É o canal artificial mais antigo do mundo e inaugura na quinta-feira um novo troço. Aos 146 anos de vida, o Canal do Suez aposta no crescimento, perante a crescente concorrência do Panamá e… da China

É uma obra faraónica e, ao que parece, um grande motivo de orgulho no país dos Faraós. Em contagem decrescente para a inauguração de um novo braço do Canal do Suez — que acontecerá esta quinta-feira —, nove nadadores estenderam sobre as águas do canal artificial mais antigo do mundo uma bandeira do Egito com cinco quilómetros de comprimento. Numa outra iniciativa, o mergulhador Walaa Hafez, conhecido como “a baleia egípcia”, vai tentar bater um recorde mundial, percorrendo 125 km debaixo de água.
É dia de festa gorda no Egito e, para fazer jus à importância do evento, funcionários públicos, bancários e trabalhadores da Bolsa receberam “ordem” para gozar um dia feriado.
Segundo “The Cairo Post”, está confirmada a presença de delegações de 121 países e pelo menos 26 chefes de Estado, entre os quais o francês François Hollande. Portugal será representado pelo secretário de Estado da Cooperação, Luís Campos Ferreira.
A cerimónia será uma oportunidade para celebrar a maior expansão deste Canal desde a sua abertura, em 1869. Mas também um ato simbólico de afirmação da liderança do Presidente Abdel-Fattah El-Sisi, o ex-general que afastou a Irmandade Muçulmana do poder em 2013, e do próprio Egito na disputa pela hegemonia no “campeonato” dos grandes canais marítimos.
“Do ponto de vista da indústria naval, esta iniciativa de expandir o Canal do Suez é um pouco surpreendente”, diz Ralph Leszczynski, da empresa Banchero Costa & Co., sedeada em Singapura. “Tanto quanto sei, não havia nenhuma necessidade premente ou solicitações nesse sentido.”
Alguns críticos deste projeto recordam que o Suez — que é uma fonte de receitas fundamental para o Estado egípcio — tem ainda muito que recuperar em virtude dos grandes prejuízos sofridos pela crise financeira mundial. Dados compilados pela agência Bloomberg revelam que o número de embarcações que atravessa o Canal permanece 20% abaixo do seu nível de 2008 e apenas 2% mais alto do que há uma década.
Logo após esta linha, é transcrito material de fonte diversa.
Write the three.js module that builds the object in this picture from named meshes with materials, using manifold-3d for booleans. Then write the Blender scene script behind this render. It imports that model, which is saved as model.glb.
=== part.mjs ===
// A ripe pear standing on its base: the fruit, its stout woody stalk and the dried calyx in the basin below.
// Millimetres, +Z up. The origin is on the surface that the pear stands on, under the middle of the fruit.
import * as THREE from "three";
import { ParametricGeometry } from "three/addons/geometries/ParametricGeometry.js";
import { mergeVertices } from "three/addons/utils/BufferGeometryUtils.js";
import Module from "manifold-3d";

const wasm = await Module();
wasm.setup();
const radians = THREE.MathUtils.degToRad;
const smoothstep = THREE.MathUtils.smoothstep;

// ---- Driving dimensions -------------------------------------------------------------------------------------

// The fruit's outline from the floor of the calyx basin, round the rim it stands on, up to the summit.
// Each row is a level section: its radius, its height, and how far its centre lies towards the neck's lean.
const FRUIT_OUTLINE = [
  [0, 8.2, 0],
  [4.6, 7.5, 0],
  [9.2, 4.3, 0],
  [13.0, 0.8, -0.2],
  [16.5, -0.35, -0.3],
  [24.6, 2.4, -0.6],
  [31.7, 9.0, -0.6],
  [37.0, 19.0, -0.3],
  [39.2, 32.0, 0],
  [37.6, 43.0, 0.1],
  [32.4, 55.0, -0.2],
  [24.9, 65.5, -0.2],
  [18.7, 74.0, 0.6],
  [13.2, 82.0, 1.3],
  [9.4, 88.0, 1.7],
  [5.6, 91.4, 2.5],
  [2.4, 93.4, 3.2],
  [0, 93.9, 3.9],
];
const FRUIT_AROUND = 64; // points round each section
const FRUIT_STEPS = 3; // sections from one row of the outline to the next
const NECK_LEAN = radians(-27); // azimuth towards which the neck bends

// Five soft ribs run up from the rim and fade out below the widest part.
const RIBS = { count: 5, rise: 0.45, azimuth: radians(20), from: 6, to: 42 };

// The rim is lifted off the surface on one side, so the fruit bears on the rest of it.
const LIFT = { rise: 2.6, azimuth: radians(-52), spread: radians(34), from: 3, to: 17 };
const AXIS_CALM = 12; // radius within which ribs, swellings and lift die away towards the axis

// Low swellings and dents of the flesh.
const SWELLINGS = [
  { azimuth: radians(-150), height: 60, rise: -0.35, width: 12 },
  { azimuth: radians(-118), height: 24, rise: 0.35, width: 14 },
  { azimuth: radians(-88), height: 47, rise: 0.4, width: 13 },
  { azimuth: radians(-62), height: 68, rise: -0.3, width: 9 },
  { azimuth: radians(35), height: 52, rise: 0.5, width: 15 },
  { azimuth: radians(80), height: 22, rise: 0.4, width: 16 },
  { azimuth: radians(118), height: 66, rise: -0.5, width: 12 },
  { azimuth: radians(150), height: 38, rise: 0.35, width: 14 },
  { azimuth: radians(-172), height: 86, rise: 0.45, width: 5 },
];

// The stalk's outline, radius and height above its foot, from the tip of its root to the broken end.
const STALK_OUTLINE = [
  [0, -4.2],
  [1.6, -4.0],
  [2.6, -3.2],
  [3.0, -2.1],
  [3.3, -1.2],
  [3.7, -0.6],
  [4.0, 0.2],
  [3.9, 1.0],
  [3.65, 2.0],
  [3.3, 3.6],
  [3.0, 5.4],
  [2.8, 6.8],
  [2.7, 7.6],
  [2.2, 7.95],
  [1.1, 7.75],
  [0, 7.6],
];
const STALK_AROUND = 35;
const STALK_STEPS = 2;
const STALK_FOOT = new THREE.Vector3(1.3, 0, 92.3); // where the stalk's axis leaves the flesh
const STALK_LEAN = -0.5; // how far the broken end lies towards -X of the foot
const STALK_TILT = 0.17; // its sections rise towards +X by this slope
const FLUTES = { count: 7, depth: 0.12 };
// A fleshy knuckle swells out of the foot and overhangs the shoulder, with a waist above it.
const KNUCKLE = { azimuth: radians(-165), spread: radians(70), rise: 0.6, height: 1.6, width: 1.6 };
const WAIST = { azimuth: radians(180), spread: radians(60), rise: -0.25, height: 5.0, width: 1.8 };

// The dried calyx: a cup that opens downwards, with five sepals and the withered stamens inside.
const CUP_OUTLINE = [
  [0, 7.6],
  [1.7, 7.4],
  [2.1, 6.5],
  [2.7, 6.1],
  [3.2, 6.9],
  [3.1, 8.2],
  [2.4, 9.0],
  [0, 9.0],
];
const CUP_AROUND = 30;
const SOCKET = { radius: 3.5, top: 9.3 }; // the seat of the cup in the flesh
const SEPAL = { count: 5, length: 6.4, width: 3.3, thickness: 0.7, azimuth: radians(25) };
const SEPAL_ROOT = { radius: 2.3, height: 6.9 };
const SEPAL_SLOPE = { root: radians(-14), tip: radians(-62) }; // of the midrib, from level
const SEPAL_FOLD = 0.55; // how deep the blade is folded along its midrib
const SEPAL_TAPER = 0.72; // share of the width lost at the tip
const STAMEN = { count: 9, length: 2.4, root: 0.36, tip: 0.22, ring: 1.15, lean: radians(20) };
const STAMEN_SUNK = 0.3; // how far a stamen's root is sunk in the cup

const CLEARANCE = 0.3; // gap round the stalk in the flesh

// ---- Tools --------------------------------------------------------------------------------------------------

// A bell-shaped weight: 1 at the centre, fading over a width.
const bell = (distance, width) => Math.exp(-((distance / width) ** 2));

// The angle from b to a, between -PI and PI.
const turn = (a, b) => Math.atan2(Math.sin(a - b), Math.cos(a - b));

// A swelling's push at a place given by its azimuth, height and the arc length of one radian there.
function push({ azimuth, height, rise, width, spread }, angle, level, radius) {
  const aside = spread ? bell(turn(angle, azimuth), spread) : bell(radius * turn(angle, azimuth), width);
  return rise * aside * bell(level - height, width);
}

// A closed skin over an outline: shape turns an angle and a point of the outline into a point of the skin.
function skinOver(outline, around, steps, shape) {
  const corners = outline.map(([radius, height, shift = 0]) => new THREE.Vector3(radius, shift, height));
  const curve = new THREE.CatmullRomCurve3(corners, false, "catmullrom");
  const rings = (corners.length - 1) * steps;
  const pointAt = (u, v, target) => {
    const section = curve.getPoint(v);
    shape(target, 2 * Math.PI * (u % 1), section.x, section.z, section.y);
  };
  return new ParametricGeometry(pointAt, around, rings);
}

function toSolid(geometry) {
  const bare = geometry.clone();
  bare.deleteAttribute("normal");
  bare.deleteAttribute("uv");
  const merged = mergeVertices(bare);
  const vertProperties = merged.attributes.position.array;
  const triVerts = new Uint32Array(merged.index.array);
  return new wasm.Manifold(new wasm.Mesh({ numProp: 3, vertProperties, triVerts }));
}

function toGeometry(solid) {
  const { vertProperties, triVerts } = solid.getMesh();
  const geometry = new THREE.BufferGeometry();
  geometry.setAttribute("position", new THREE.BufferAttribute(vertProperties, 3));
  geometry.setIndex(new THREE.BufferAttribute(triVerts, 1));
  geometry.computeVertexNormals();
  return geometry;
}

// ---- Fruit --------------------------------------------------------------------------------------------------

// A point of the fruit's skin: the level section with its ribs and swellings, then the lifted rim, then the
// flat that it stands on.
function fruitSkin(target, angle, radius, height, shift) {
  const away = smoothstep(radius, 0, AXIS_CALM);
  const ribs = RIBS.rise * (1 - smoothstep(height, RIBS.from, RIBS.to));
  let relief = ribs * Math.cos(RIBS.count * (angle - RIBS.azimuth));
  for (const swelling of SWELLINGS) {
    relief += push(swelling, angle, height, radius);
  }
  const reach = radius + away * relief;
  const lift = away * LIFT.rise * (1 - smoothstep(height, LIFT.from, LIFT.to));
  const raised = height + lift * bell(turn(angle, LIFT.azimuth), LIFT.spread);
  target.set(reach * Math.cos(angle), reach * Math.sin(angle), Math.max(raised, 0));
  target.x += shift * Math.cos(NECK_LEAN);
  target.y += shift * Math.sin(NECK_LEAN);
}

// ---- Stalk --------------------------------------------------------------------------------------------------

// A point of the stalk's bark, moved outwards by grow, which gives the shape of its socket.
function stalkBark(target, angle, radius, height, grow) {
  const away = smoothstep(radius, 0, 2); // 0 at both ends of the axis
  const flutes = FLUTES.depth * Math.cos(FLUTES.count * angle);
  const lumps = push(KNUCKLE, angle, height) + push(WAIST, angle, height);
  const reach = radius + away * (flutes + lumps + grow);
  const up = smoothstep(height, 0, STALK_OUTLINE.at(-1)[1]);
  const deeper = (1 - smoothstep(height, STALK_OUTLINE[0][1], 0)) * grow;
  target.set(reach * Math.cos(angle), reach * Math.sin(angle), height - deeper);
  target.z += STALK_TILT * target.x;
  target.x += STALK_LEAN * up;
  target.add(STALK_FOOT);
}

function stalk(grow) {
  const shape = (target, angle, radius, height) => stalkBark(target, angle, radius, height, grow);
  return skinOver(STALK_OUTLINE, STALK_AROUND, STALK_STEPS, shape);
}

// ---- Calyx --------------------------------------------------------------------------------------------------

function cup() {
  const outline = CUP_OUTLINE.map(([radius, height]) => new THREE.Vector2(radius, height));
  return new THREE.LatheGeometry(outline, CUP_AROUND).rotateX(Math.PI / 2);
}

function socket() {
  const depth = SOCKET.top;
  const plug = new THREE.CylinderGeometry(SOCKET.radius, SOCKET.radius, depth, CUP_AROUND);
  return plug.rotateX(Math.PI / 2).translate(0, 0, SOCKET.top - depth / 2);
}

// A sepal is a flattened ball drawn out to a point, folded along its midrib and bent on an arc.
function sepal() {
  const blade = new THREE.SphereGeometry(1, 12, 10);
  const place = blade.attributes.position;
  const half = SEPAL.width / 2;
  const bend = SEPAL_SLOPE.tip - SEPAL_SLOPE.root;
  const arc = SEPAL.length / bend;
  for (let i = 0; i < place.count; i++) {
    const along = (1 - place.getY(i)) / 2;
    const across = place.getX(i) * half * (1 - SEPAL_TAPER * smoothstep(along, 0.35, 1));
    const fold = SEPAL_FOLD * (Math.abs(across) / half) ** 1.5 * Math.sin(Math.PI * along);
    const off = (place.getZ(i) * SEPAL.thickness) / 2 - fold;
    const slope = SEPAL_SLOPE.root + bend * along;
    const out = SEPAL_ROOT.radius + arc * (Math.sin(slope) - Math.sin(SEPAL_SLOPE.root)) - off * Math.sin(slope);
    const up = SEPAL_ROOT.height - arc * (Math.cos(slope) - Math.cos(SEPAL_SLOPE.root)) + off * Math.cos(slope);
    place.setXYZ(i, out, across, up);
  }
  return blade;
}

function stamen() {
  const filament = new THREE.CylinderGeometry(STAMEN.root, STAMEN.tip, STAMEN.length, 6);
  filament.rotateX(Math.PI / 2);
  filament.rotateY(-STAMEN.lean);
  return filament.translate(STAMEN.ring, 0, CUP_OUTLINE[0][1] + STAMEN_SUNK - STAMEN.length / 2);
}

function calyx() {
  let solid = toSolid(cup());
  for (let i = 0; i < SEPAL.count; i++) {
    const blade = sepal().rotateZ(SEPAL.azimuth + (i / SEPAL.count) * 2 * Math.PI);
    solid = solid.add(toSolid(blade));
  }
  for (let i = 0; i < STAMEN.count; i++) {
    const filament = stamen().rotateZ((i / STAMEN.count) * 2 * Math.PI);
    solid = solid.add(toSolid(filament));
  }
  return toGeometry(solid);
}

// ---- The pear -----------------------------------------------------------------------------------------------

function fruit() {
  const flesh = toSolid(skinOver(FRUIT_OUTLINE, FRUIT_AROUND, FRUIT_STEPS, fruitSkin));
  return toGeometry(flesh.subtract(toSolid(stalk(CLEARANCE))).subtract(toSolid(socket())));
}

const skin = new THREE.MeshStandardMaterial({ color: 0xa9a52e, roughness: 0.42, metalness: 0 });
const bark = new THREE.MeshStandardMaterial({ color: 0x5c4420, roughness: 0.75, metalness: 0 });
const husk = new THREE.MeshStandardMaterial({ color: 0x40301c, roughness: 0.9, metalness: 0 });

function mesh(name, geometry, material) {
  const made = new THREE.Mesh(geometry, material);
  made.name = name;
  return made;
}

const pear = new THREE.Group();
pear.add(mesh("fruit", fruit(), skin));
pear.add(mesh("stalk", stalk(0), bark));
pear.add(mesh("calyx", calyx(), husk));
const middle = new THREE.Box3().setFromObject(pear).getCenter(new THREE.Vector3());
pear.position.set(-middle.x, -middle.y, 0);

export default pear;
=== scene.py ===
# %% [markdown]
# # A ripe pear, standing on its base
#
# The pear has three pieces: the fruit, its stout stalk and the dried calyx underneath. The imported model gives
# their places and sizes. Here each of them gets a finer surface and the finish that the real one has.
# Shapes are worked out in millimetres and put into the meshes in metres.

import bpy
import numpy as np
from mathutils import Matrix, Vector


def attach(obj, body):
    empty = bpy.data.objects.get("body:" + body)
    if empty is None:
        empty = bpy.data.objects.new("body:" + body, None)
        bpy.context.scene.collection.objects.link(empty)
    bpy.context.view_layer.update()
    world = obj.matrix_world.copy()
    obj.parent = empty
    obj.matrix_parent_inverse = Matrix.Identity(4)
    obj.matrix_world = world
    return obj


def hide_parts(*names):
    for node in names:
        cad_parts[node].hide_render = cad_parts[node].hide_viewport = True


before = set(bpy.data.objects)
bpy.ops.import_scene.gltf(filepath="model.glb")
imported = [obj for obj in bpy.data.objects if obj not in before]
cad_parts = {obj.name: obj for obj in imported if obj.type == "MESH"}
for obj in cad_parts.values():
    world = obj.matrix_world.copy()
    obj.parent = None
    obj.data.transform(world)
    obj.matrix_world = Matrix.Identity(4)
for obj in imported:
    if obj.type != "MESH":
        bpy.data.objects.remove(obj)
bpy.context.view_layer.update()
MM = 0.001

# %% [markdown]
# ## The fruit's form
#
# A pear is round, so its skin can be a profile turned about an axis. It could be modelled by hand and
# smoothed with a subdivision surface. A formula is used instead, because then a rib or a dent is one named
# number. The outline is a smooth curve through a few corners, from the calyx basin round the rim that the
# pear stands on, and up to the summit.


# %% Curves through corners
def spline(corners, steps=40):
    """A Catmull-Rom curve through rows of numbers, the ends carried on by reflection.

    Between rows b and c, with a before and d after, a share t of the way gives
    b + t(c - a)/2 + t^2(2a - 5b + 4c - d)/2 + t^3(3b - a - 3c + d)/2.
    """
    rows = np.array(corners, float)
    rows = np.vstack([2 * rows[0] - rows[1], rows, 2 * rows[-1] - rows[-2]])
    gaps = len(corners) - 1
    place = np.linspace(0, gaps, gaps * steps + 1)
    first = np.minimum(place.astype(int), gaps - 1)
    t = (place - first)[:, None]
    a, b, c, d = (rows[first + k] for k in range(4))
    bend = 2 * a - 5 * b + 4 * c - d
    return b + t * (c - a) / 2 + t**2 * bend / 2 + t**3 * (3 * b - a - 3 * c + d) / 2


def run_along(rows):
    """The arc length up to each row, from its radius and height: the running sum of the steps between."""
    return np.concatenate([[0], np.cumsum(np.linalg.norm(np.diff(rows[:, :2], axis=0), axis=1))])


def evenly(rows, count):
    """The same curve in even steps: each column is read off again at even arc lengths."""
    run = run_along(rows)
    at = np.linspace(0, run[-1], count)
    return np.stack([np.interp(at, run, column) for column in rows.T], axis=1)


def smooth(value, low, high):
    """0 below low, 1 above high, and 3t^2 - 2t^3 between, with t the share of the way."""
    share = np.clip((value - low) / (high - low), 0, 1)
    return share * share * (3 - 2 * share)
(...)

O jornal “The National”, dos Emirados Árabes Unidos, avança com argumentos geopolíticos para lançar algumas dúvidas sobre a oportunidade do projeto egípcio. Esta obra, escreve na edição desta quarta-feira, “devia garantir que o Suez permanecesse competitivo em relação ao seu principal rival, o Canal do Panamá, no que diz respeito ao transporte de mercadorias entre a costa oriental da Ásia e a costa oriental da América do Norte”.
Porém, continua o jornal, “o número de navios que se prevê que utilizem os dois canais, ainda que em crescimento, é sempre limitado e algumas das vantagens do Suez quase de certeza que irão sofrer erosão devido a um canal totalmente novo que a China está a planear começar a construir no final do ano na Nicarágua, não muito longe do Panamá”, e que deverá começar a funcionar em 2020.
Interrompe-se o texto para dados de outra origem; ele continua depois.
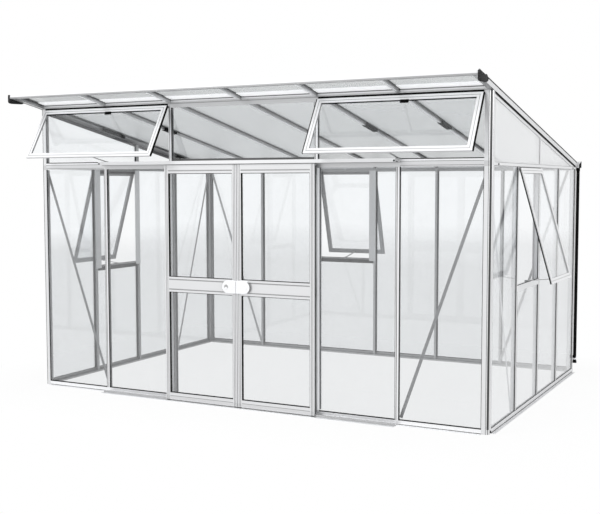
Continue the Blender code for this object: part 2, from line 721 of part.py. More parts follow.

O novo troço, que demorou um ano a ser construído, consiste numa extensão de 35 quilómetros, paralela ao curso do Canal (que mede, no total, 193 quilómetros), e no alargamento e aprofundamento de outros 37 quilómetros.
Foi pago com dinheiros egípcios — 8,5 mil milhões de dólares (7,7 mil milhões de euros) — e, assim o espera a Autoridade do Canal do Suez, poderá contribuir para quase triplicar as receitas provenientes da sua utilização — dos atuais 5,3 mil milhões de dólares (4,8 mil milhões de euros) para cerca de 13,2 mil milhões de dólares (12 mil milhões de euros) em 2023.
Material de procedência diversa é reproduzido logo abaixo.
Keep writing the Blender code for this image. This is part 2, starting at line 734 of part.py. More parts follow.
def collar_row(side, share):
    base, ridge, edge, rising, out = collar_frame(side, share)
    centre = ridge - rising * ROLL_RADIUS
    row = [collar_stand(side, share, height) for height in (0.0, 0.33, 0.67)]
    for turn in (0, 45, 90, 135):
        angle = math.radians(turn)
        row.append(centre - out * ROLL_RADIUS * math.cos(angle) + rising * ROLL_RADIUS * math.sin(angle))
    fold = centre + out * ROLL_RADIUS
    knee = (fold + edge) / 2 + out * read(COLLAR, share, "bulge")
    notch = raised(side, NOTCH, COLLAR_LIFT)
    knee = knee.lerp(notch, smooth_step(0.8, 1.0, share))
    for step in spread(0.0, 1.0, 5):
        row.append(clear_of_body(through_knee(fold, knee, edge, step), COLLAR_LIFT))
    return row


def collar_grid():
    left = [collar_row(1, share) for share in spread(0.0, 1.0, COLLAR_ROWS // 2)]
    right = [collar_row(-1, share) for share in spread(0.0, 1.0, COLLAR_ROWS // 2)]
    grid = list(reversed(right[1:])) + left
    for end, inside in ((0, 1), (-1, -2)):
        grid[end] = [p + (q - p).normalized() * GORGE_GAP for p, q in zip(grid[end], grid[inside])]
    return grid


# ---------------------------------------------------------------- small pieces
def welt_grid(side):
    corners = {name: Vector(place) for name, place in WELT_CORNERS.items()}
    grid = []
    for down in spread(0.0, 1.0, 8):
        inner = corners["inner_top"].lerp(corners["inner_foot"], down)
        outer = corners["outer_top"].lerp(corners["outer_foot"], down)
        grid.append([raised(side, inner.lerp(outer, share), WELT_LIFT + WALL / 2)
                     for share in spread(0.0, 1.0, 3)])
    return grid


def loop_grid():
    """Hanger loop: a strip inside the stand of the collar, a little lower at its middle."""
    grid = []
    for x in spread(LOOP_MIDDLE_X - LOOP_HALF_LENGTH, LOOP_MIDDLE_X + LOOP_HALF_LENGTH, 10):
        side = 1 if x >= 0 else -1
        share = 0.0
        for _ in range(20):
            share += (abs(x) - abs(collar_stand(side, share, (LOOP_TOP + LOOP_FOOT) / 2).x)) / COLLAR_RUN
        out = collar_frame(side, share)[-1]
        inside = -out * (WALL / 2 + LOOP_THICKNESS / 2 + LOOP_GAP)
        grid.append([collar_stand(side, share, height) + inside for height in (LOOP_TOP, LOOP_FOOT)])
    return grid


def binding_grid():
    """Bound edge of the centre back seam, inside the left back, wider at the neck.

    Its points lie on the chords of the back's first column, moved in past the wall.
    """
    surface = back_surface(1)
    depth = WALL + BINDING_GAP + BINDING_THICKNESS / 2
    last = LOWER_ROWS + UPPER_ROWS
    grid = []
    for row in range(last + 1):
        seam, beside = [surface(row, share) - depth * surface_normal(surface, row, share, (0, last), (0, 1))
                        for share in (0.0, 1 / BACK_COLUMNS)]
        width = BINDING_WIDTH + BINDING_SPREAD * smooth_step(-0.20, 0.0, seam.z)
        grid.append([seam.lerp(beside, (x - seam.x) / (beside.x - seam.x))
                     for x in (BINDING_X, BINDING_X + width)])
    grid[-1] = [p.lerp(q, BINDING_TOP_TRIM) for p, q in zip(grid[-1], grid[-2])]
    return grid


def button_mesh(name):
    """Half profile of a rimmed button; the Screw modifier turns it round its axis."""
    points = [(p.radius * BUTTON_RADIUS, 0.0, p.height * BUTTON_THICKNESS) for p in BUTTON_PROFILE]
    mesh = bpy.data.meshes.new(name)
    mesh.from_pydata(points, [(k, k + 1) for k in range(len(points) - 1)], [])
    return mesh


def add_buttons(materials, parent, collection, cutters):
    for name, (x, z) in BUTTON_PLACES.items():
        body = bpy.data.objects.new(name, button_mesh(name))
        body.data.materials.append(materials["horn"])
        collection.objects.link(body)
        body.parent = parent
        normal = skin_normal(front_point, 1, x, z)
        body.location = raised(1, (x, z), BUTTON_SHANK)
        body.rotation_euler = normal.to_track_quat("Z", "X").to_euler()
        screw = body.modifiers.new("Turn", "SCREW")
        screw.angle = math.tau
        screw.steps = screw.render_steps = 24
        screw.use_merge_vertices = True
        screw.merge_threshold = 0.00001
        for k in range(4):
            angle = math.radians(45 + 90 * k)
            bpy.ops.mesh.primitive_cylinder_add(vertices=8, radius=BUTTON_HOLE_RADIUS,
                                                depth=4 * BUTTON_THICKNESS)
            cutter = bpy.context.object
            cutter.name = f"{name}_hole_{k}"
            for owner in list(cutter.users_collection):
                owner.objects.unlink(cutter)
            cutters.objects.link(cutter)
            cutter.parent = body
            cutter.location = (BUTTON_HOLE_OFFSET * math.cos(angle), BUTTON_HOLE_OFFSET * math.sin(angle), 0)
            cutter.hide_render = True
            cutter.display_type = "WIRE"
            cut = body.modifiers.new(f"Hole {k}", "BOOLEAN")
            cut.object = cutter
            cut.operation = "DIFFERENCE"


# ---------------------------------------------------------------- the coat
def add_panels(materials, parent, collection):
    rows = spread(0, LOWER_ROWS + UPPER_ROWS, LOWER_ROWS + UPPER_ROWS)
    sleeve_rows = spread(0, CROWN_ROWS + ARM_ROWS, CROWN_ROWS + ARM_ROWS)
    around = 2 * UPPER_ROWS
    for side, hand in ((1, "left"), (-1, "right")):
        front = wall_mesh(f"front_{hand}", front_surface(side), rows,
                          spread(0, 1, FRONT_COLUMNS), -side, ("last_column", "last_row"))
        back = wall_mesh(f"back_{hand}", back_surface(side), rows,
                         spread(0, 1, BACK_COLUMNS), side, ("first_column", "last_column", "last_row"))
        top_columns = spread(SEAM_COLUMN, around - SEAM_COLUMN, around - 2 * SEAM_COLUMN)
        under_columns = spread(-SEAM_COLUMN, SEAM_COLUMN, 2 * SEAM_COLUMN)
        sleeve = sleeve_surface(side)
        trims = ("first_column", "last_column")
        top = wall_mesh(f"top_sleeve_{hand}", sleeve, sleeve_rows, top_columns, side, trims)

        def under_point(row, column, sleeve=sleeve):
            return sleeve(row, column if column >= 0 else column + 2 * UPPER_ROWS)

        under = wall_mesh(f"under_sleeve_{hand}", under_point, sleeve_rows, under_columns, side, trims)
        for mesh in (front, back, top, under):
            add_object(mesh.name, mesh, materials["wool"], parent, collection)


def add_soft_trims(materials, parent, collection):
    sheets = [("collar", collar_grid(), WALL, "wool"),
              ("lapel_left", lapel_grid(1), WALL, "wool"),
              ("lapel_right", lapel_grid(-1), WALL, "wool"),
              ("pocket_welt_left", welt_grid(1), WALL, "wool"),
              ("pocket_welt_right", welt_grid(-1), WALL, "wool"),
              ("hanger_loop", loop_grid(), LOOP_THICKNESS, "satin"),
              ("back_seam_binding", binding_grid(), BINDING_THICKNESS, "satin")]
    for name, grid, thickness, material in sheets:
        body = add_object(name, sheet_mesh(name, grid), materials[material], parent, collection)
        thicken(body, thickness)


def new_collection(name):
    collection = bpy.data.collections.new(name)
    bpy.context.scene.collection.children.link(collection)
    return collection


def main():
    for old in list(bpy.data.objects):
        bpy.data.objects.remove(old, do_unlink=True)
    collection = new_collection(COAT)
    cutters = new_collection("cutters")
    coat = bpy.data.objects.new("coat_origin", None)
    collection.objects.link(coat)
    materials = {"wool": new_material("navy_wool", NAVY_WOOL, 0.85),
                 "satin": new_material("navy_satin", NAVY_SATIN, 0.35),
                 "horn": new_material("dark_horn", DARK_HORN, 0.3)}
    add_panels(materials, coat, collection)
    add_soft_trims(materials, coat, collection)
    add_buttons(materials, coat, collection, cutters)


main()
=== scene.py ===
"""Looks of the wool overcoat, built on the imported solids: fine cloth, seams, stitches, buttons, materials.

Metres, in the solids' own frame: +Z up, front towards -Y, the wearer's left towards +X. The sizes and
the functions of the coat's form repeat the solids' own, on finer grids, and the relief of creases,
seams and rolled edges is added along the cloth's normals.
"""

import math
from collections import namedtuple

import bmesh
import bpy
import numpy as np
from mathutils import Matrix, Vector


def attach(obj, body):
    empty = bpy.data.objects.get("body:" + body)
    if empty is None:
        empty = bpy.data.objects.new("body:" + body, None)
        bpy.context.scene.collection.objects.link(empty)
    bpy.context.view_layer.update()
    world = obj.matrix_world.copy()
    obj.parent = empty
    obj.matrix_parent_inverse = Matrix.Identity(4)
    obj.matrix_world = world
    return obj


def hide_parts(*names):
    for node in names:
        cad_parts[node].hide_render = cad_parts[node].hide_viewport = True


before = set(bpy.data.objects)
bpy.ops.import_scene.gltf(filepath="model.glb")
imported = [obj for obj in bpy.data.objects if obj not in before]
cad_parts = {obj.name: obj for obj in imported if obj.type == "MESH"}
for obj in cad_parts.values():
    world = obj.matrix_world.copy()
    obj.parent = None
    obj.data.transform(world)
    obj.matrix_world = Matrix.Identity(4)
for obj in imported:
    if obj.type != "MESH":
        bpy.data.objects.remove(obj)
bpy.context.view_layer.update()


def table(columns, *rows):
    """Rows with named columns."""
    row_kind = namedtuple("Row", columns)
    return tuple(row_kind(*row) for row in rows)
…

Esta obra possibilitará o trânsito de navios nos dois sentidos numa extensão de 72 quilómetros (com uma profundidade de 24 metros) e encortará o período de espera dos barcos de 18 para 11 horas. No Egito, acredita-se que, dentro de uma década, o número de navios a atravessar o Canal poderá duplicar.
Aberto em 1869, após uma década de obras que custou milhares de vidas de trabalhadores, o Canal do Suez é uma das artérias de navegação mais importantes para o comércio mundial, e em particular para o tráfico petrolífero. Estima-se que, em 2013, 4,6% do petróleo e produtos derivados foram escoados através do Suez. E que por ali flua cerca de 7,5% do comércio marítimo mundial.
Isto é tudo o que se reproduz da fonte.